Requirement
Produce an exact copy of all the records.

The input
--- --- ---
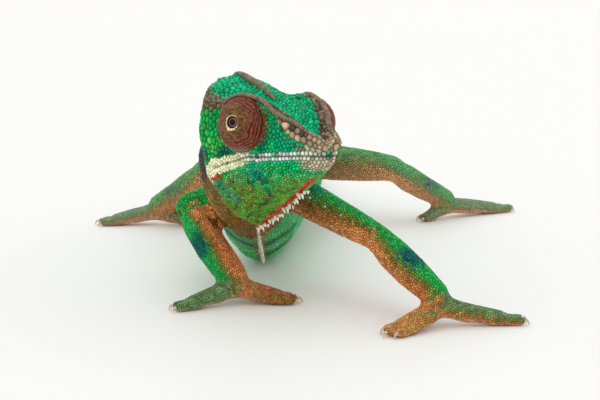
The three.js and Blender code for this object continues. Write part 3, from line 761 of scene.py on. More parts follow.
def paint_head(w):
    face = w.on("head", "jaw")
    over_mouth = w.u - height_on(MOUTH, w.f)
    w.wash(EMERALD, face)
    w.wash(JADE, face * soft(w.shift + w.fleck, -0.2, 1.2), 0.75)
    cheek = face * soft(w.reach, 6, 8.5) * soft(7 - w.u, 0, 2) * soft(over_mouth, 0.5, 2)
    w.wash(LEAF, cheek, 0.85)
    w.wash(LIME, cheek * soft(-w.f, 3, 9) * soft(w.shift * 0.6 + w.cloud, -0.4, 0.7), 0.45)
    w.wash(LEAF * 0.65, cheek * soft(w.f, 2, 6), 0.6)
    w.wash(TEAL, face * soft(w.cloud + 0.4 * w.shift, 0.25, 0.7) * soft(w.u, 0, 3), 0.45)
    for at, size in (
        ((-5, 11, -4.6), 1.6), ((-7, 11.5, -5.0), 1.4), ((-12.6, 12.3, -5.3), 1.8), ((6, 9, -2), 2),
    ):
        w.wash(DEEP_TEAL, face * w.blob(at, size), 0.75)

    throat = face * soft(-over_mouth, 1.2, 2.2)
    w.wash(LEAF * 0.8 + JADE * 0.2, throat)
    w.wash(JADE, throat * soft(w.shift + 0.8 * w.cloud, -0.2, 0.8) * soft(w.u, -12, -8), 0.8)
    w.wash(LIME, throat * soft(w.shift - 0.7 * w.cloud, -0.1, 0.8), 0.6)
    w.wash(TEAL, throat * w.blob((2.4, 8, -8), 2.8), 0.6)
    low = throat * soft(-w.u + 1.5 * w.cloud, 11, 14)
    w.wash(MOSS * 0.6 + LIME * 0.4, low, 0.8)
    w.wash(OLIVE, low * soft(w.shift, -0.3, 0.6), 0.7)
    w.wash(BROWN, throat * soft(-w.u + 1.5 * w.cloud, 8, 12) * soft(w.cloud + 0.6 * w.shift, -0.2, 0.7), 0.6)
    # Painted shade: thin dark lines in the creases of the throat.
    throat_crease_shade = soft(0.07 - np.abs(w.noise(330, 5)), 0, 0.05)
    w.wash(INK * 0.4, throat * throat_crease_shade * soft(-w.u, 8, 11) * soft(-w.f, -9, -4), 0.6)
    w.wash(LIME, throat * soft(w.f, 3, 10) * soft(-w.u, 8, 11) * soft(w.shift, 0, 0.8), 0.6)
    w.wash(DEEP_TEAL, throat * w.streak(THROAT_STREAK, 0.8, 0.6) * soft(w.shift, -0.9, 0.3), 0.75)
    w.wash(TEAL, throat * w.streak(CHEEK_END, 1.7, 0.6) * soft(w.shift, -0.8, 0.6), 0.6)

    chin = face * soft(w.f, 14.5, 17.5) * soft(-over_mouth, 0, 0.8) * soft(w.u, -8.2, -6.6)
    w.wash(PALE_HORN * 0.5 + PINK * 0.3 + BONE * 0.2, chin * soft(w.shift, -1.8, -0.2), 0.9)
    behind = soft(1.5 - w.f, -1.5, 3)
    lip = face * soft(1.6 + 0.9 * soft(-w.f, 5, 12) - np.abs(over_mouth), -0.1, 0.2) * soft(w.f, -14.6, -13.4)
    w.wash(CREAM, lip * behind)
    for name in ("lip_upper", "lip_lower"):
        w.wash(BONE, w.row(name) * (1 - behind) * soft(w.shift, -1.2, -0.1), 0.95)
        w.wash(PALE_HORN, w.row(name) * soft(w.f, 13, 19), 0.45)
    # Painted shade: a dark line along the slit of the mouth.
    w.wash(DARK_HORN, face * hump(over_mouth, 0.3) * soft(w.f, -13, -10), 0.9)
    w.wash(RED * 0.6 + RUST * 0.4, face * w.streak([(-11.5, 11, -11.3), (-8.8, 11, -9.9)], 0.7))
    w.wash(RUST, face * w.streak([(-14, 12, -6), (-14.2, 11.6, -9.5), (-12.6, 11, -12)], 0.8), 0.8)

    # A brown and olive ring round each turret, darkened as painted shade in the socket's furrow.
    socket = face * soft(7.5 + 0.3 * w.fleck - w.ring, 0, 0.3) * soft(w.u, -3, 0) * soft(7 - w.u, 0, 1.5)
    w.wash(RUST * 0.35 + OLIVE * 0.2, socket, 0.6)
    for name in LOWER_BAND_ROWS:
        w.wash(PALE_HORN, w.row(name))
        w.wash(HORN, w.row(name) * soft(w.shift, 0, 0.8), 0.7)
    for name, shade in (
        ("band_edge", HORN * 0.5 + DARK_HORN * 0.5), ("brow", HORN),
        ("back_rim", HORN), ("band_inner", DARK_HORN),
    ):
        w.wash(shade, w.row(name))
        w.wash(PALE_HORN, w.row(name) * soft(w.shift, 0.2, 1), 0.35)
    inner = np.interp(w.f, (1.5, 4.2, 7, 8.8, 10.6, 12.3, 13.8, 16), (7.0, 6.4, 5.3, 4.4, 3.6, 2.6, 2.0, 0.5))
    above_foot = w.u - height_on(BAND_FOOT, w.f)
    inner_face = face * soft(w.reach - inner, -0.1, 0.3) * soft(w.f, 0, 2) * soft(above_foot, 0.5, 1.0)
    inner_face *= soft(w.outward @ np.array(head_turn @ Vector((0, 0, 1))), 0.15, 0.4)
    w.wash(DARK_HORN, inner_face)
    w.wash(HORN, inner_face * soft(w.shift, -0.2, 0.8), 0.7)
    tip = face * soft(w.f, 17.0, 18.5) * soft(over_mouth, 1.2, 1.8)
    w.wash(PALE_HORN, tip)
    w.wash(RUST, tip * soft(w.shift, 0.4, 1.0), 0.3)
    under_band = face * soft(w.f, 14.5, 16.5) * soft(over_mouth, 0.9, 1.3) * soft(-above_foot, -0.6, 0)
    w.wash(PALE_HORN * 0.8 + PINK * 0.1, under_band, 0.8)
    # Painted shade: a thin dark line in the gap between the brow ridge and the forehead.
    ridge_gap_shade_line = [(9.3, 5.9, 6), (11.4, 4.9, 5), (13.1, 3.7, 4.1), (16, 2.5, 2.3)]
    w.wash(INK * 0.3, face * w.streak(ridge_gap_shade_line, 0.4), 0.7)
    lateral = face * soft(w.u, 5.0, 5.8) * soft(10.2 - w.u, 0, 1.2)
    lateral = lateral * soft(w.reach, 8.2, 9.2) * soft(-w.f, 6.2, 7.4)
    w.wash(HORN * 0.6 + DARK_HORN * 0.4, lateral, 0.9)
    w.wash(DARK_HORN, lateral * soft(w.shift, 0, 0.8), 0.6)
    # Painted shadow: a dark line under the roll of the horny band, along its foot.
    band_foot_shadow_line = [(10.4, 6.8, 2.1), (11.5, 5.9, 0.6), (13.5, 5.6, -1.2), (17, 4.6, -2.9)]
    w.wash(DARK_HORN, face * w.streak(band_foot_shadow_line, 0.55), 0.8)
    w.wash(RUST, face * w.streak([(11.3, 6, 0.2), (13.2, 5.9, -2)], 0.5), 0.9)
    # Painted shade: the nostril's pit is darkened.
    w.wash(INK * 0.5, face * w.blob((19.6, 3.3, -1.2), 0.6, 0.1))
    w.wash(JADE, w.row("big_teal"))
    keel = face * soft(1.0 - w.reach, 0, 0.25) * soft(-w.u, 8, 9)
    w.wash(RED, keel * soft(15.5 - w.f, 0, 1) * soft(w.f, -8, -6))


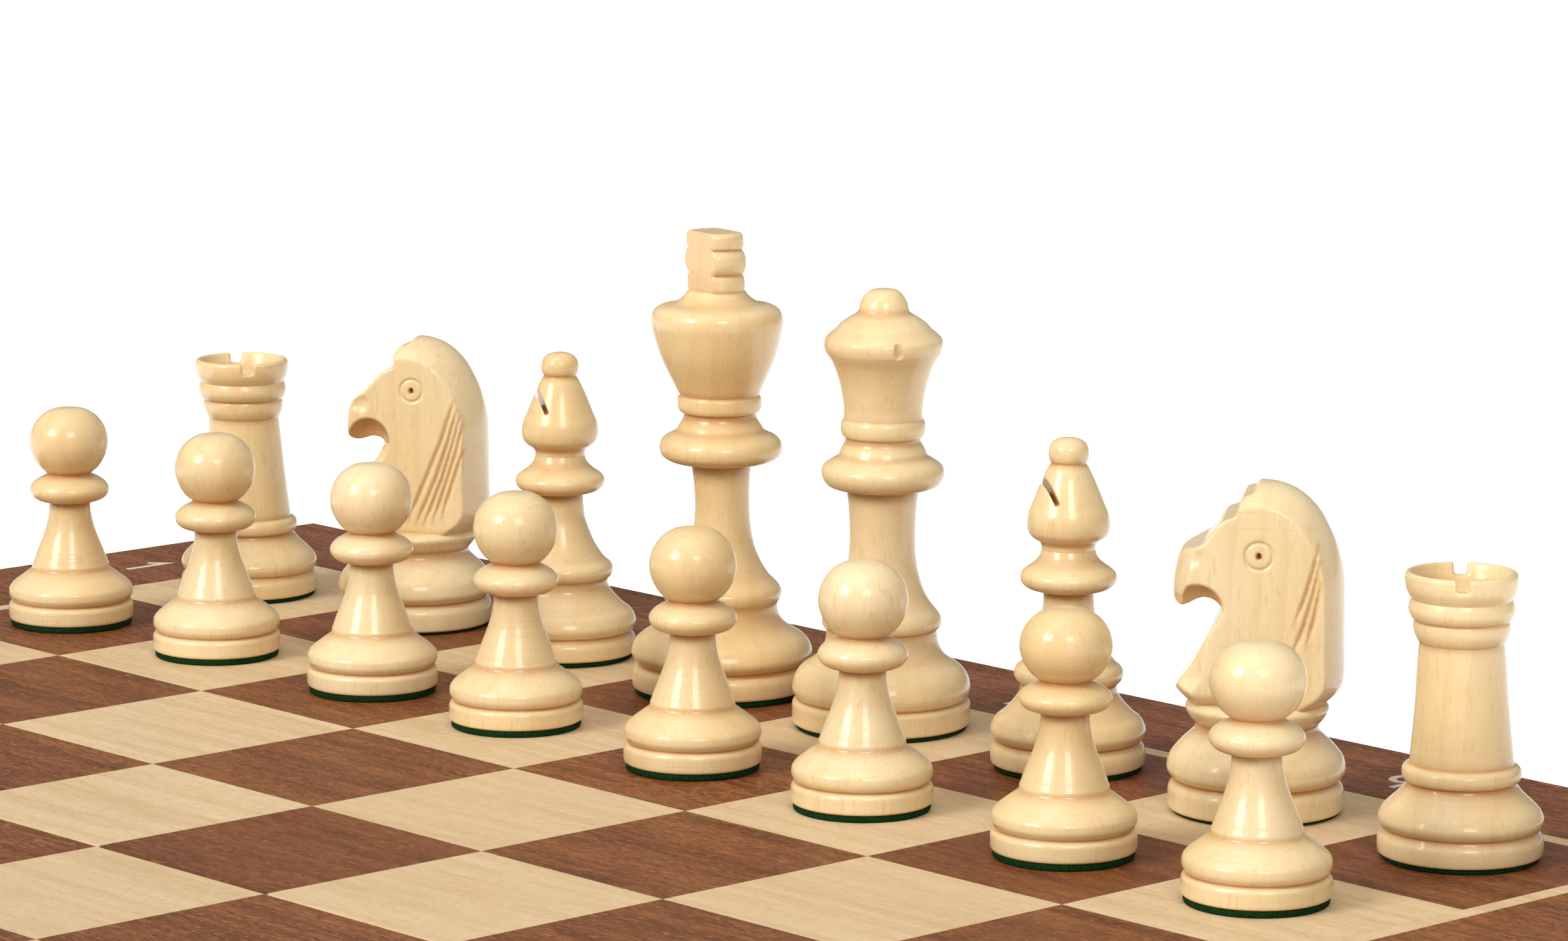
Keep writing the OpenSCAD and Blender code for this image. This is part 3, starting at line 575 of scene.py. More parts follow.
--- --- ---
Worked answer
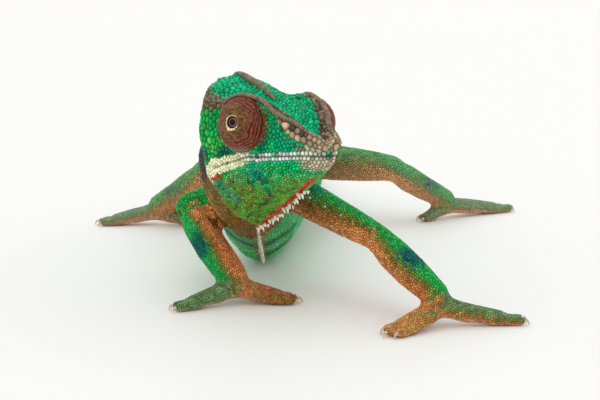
The three.js and Blender code for this object continues. Write part 3, from line 761 of scene.py on. More parts follow.
def paint_head(w):
    face = w.on("head", "jaw")
    over_mouth = w.u - height_on(MOUTH, w.f)
    w.wash(EMERALD, face)
    w.wash(JADE, face * soft(w.shift + w.fleck, -0.2, 1.2), 0.75)
    cheek = face * soft(w.reach, 6, 8.5) * soft(7 - w.u, 0, 2) * soft(over_mouth, 0.5, 2)
    w.wash(LEAF, cheek, 0.85)
    w.wash(LIME, cheek * soft(-w.f, 3, 9) * soft(w.shift * 0.6 + w.cloud, -0.4, 0.7), 0.45)
    w.wash(LEAF * 0.65, cheek * soft(w.f, 2, 6), 0.6)
    w.wash(TEAL, face * soft(w.cloud + 0.4 * w.shift, 0.25, 0.7) * soft(w.u, 0, 3), 0.45)
    for at, size in (
        ((-5, 11, -4.6), 1.6), ((-7, 11.5, -5.0), 1.4), ((-12.6, 12.3, -5.3), 1.8), ((6, 9, -2), 2),
    ):
        w.wash(DEEP_TEAL, face * w.blob(at, size), 0.75)

    throat = face * soft(-over_mouth, 1.2, 2.2)
    w.wash(LEAF * 0.8 + JADE * 0.2, throat)
    w.wash(JADE, throat * soft(w.shift + 0.8 * w.cloud, -0.2, 0.8) * soft(w.u, -12, -8), 0.8)
    w.wash(LIME, throat * soft(w.shift - 0.7 * w.cloud, -0.1, 0.8), 0.6)
    w.wash(TEAL, throat * w.blob((2.4, 8, -8), 2.8), 0.6)
    low = throat * soft(-w.u + 1.5 * w.cloud, 11, 14)
    w.wash(MOSS * 0.6 + LIME * 0.4, low, 0.8)
    w.wash(OLIVE, low * soft(w.shift, -0.3, 0.6), 0.7)
    w.wash(BROWN, throat * soft(-w.u + 1.5 * w.cloud, 8, 12) * soft(w.cloud + 0.6 * w.shift, -0.2, 0.7), 0.6)
    # Painted shade: thin dark lines in the creases of the throat.
    throat_crease_shade = soft(0.07 - np.abs(w.noise(330, 5)), 0, 0.05)
    w.wash(INK * 0.4, throat * throat_crease_shade * soft(-w.u, 8, 11) * soft(-w.f, -9, -4), 0.6)
    w.wash(LIME, throat * soft(w.f, 3, 10) * soft(-w.u, 8, 11) * soft(w.shift, 0, 0.8), 0.6)
    w.wash(DEEP_TEAL, throat * w.streak(THROAT_STREAK, 0.8, 0.6) * soft(w.shift, -0.9, 0.3), 0.75)
    w.wash(TEAL, throat * w.streak(CHEEK_END, 1.7, 0.6) * soft(w.shift, -0.8, 0.6), 0.6)

    chin = face * soft(w.f, 14.5, 17.5) * soft(-over_mouth, 0, 0.8) * soft(w.u, -8.2, -6.6)
    w.wash(PALE_HORN * 0.5 + PINK * 0.3 + BONE * 0.2, chin * soft(w.shift, -1.8, -0.2), 0.9)
    behind = soft(1.5 - w.f, -1.5, 3)
    lip = face * soft(1.6 + 0.9 * soft(-w.f, 5, 12) - np.abs(over_mouth), -0.1, 0.2) * soft(w.f, -14.6, -13.4)
    w.wash(CREAM, lip * behind)
    for name in ("lip_upper", "lip_lower"):
        w.wash(BONE, w.row(name) * (1 - behind) * soft(w.shift, -1.2, -0.1), 0.95)
        w.wash(PALE_HORN, w.row(name) * soft(w.f, 13, 19), 0.45)
    # Painted shade: a dark line along the slit of the mouth.
    w.wash(DARK_HORN, face * hump(over_mouth, 0.3) * soft(w.f, -13, -10), 0.9)
    w.wash(RED * 0.6 + RUST * 0.4, face * w.streak([(-11.5, 11, -11.3), (-8.8, 11, -9.9)], 0.7))
    w.wash(RUST, face * w.streak([(-14, 12, -6), (-14.2, 11.6, -9.5), (-12.6, 11, -12)], 0.8), 0.8)

    # A brown and olive ring round each turret, darkened as painted shade in the socket's furrow.
    socket = face * soft(7.5 + 0.3 * w.fleck - w.ring, 0, 0.3) * soft(w.u, -3, 0) * soft(7 - w.u, 0, 1.5)
    w.wash(RUST * 0.35 + OLIVE * 0.2, socket, 0.6)
    for name in LOWER_BAND_ROWS:
        w.wash(PALE_HORN, w.row(name))
        w.wash(HORN, w.row(name) * soft(w.shift, 0, 0.8), 0.7)
    for name, shade in (
        ("band_edge", HORN * 0.5 + DARK_HORN * 0.5), ("brow", HORN),
        ("back_rim", HORN), ("band_inner", DARK_HORN),
    ):
        w.wash(shade, w.row(name))
        w.wash(PALE_HORN, w.row(name) * soft(w.shift, 0.2, 1), 0.35)
    inner = np.interp(w.f, (1.5, 4.2, 7, 8.8, 10.6, 12.3, 13.8, 16), (7.0, 6.4, 5.3, 4.4, 3.6, 2.6, 2.0, 0.5))
    above_foot = w.u - height_on(BAND_FOOT, w.f)
    inner_face = face * soft(w.reach - inner, -0.1, 0.3) * soft(w.f, 0, 2) * soft(above_foot, 0.5, 1.0)
    inner_face *= soft(w.outward @ np.array(head_turn @ Vector((0, 0, 1))), 0.15, 0.4)
    w.wash(DARK_HORN, inner_face)
    w.wash(HORN, inner_face * soft(w.shift, -0.2, 0.8), 0.7)
    tip = face * soft(w.f, 17.0, 18.5) * soft(over_mouth, 1.2, 1.8)
    w.wash(PALE_HORN, tip)
    w.wash(RUST, tip * soft(w.shift, 0.4, 1.0), 0.3)
    under_band = face * soft(w.f, 14.5, 16.5) * soft(over_mouth, 0.9, 1.3) * soft(-above_foot, -0.6, 0)
    w.wash(PALE_HORN * 0.8 + PINK * 0.1, under_band, 0.8)
    # Painted shade: a thin dark line in the gap between the brow ridge and the forehead.
    ridge_gap_shade_line = [(9.3, 5.9, 6), (11.4, 4.9, 5), (13.1, 3.7, 4.1), (16, 2.5, 2.3)]
    w.wash(INK * 0.3, face * w.streak(ridge_gap_shade_line, 0.4), 0.7)
    lateral = face * soft(w.u, 5.0, 5.8) * soft(10.2 - w.u, 0, 1.2)
    lateral = lateral * soft(w.reach, 8.2, 9.2) * soft(-w.f, 6.2, 7.4)
    w.wash(HORN * 0.6 + DARK_HORN * 0.4, lateral, 0.9)
    w.wash(DARK_HORN, lateral * soft(w.shift, 0, 0.8), 0.6)
    # Painted shadow: a dark line under the roll of the horny band, along its foot.
    band_foot_shadow_line = [(10.4, 6.8, 2.1), (11.5, 5.9, 0.6), (13.5, 5.6, -1.2), (17, 4.6, -2.9)]
    w.wash(DARK_HORN, face * w.streak(band_foot_shadow_line, 0.55), 0.8)
    w.wash(RUST, face * w.streak([(11.3, 6, 0.2), (13.2, 5.9, -2)], 0.5), 0.9)
    # Painted shade: the nostril's pit is darkened.
    w.wash(INK * 0.5, face * w.blob((19.6, 3.3, -1.2), 0.6, 0.1))
    w.wash(JADE, w.row("big_teal"))
    keel = face * soft(1.0 - w.reach, 0, 0.25) * soft(-w.u, 8, 9)
    w.wash(RED, keel * soft(15.5 - w.f, 0, 1) * soft(w.f, -8, -6))


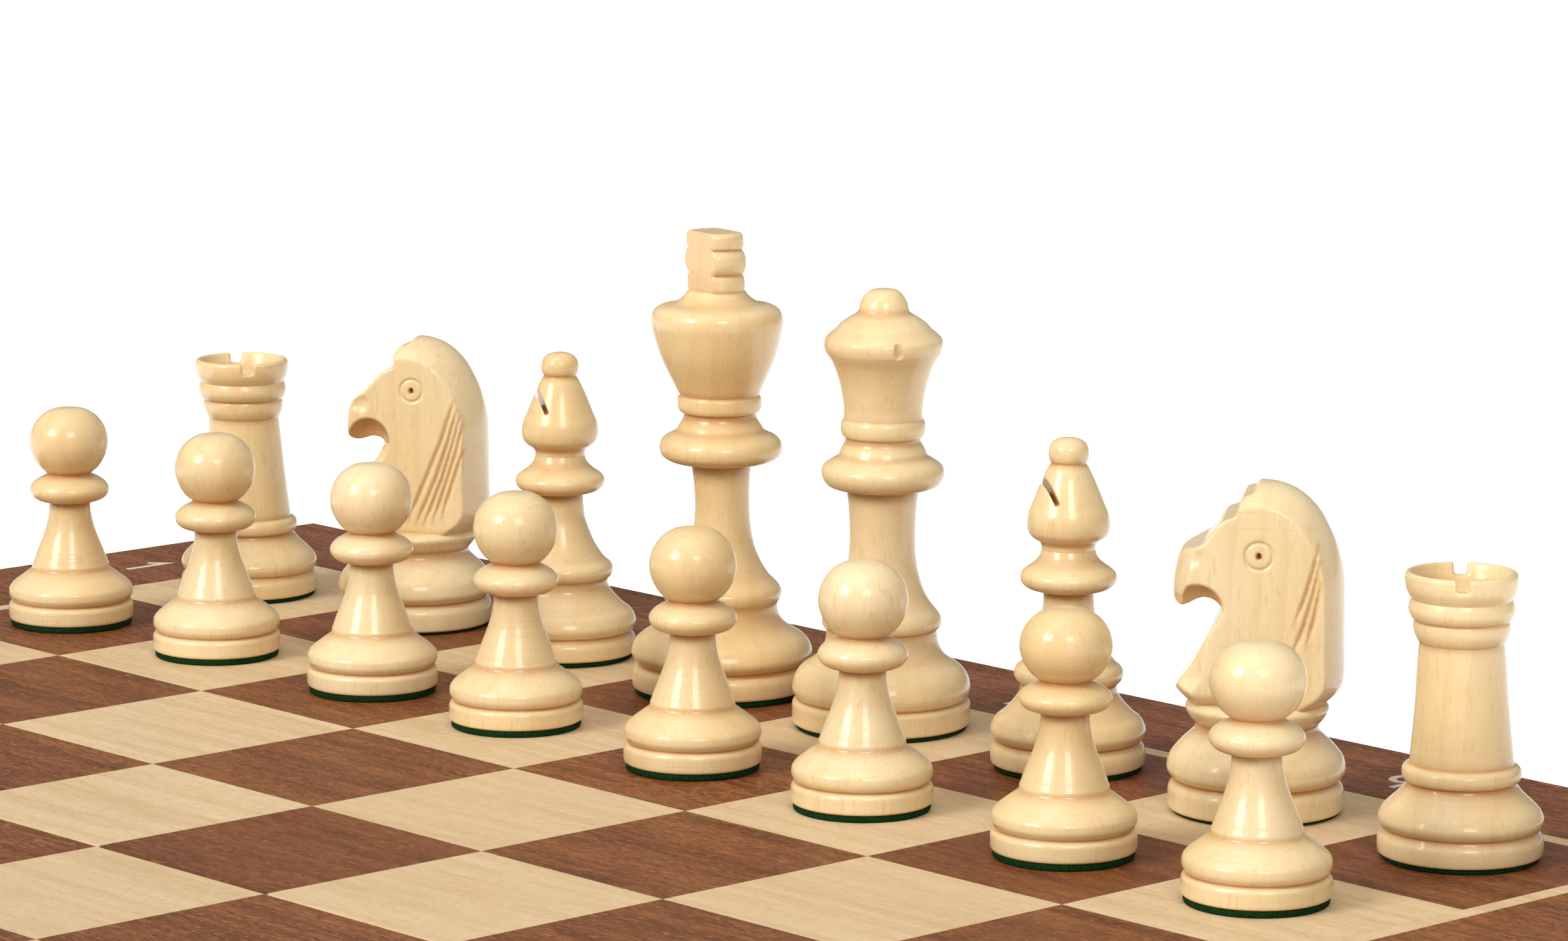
Keep writing the OpenSCAD and Blender code for this image. This is part 3, starting at line 575 of scene.py. More parts follow.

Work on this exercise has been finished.